“When people see my images, a lot of times they will say, ‘Oh my God,’” says filmmaker Louie Schwartzberg. Let’s talk about the mushroom movement and what Louie is doing for it.
“Have you ever wondered what that meant? The ‘oh’ means it caught your attention, it makes you present, it makes you mindful. The ‘my’ means it connects with something deep inside your soul, it creates a gateway for your inner voice to rise up and be heard. And God, ‘God’ is that personal journey we all want to be on, to be inspired, to feel like we are connected to a universe that celebrates life.”
When was the last time you sat back and watched something grow?
Although growth can sometimes seem imperceptible in real time, it’s happening inside us and all around us, all the time. Take mushrooms blooming in a forest, for example. The mushrooms shoot skyward by degrees and the underground mycelium that they emerge from is also growing, searching, and forming networks out of sight from human eyes.

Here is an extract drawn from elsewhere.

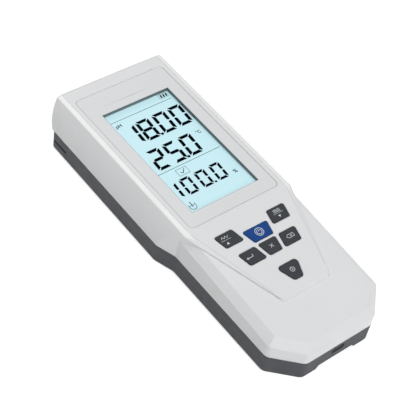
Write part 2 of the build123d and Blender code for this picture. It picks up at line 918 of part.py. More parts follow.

Louie Schwartzberg is a storyteller and filmmaker who has been shooting time-lapse photography of nature, 24 hours a day, seven days a week, non-stop. His work compresses time and put you in sync with different forms of life within our interconnected world.
His work makes the invisible visible.
Louie’s photography adds scale to the growing process. It increases the viewer’s capacity to perceive time to a larger level, thereby permitting us to witness the growth of organisms like these mushrooms.
“We do not grow absolutely, chronologically. We grow sometimes in one dimension, and not in another; unevenly. We grow partially. We are relative. We are mature in one realm, childish in another. The past, present, and future mingle and pull us backward, forward, or fix us in the present. We are made up of layers, cells, constellations.” So wrote the great essayist Anaïs Nin, speaking on the way humans grow. Although it’s easy to see the way this observation applies to our own lives, the same could be said of growth in all natural things.
Now that you know a little more about it, what do you think of the mushroom movement?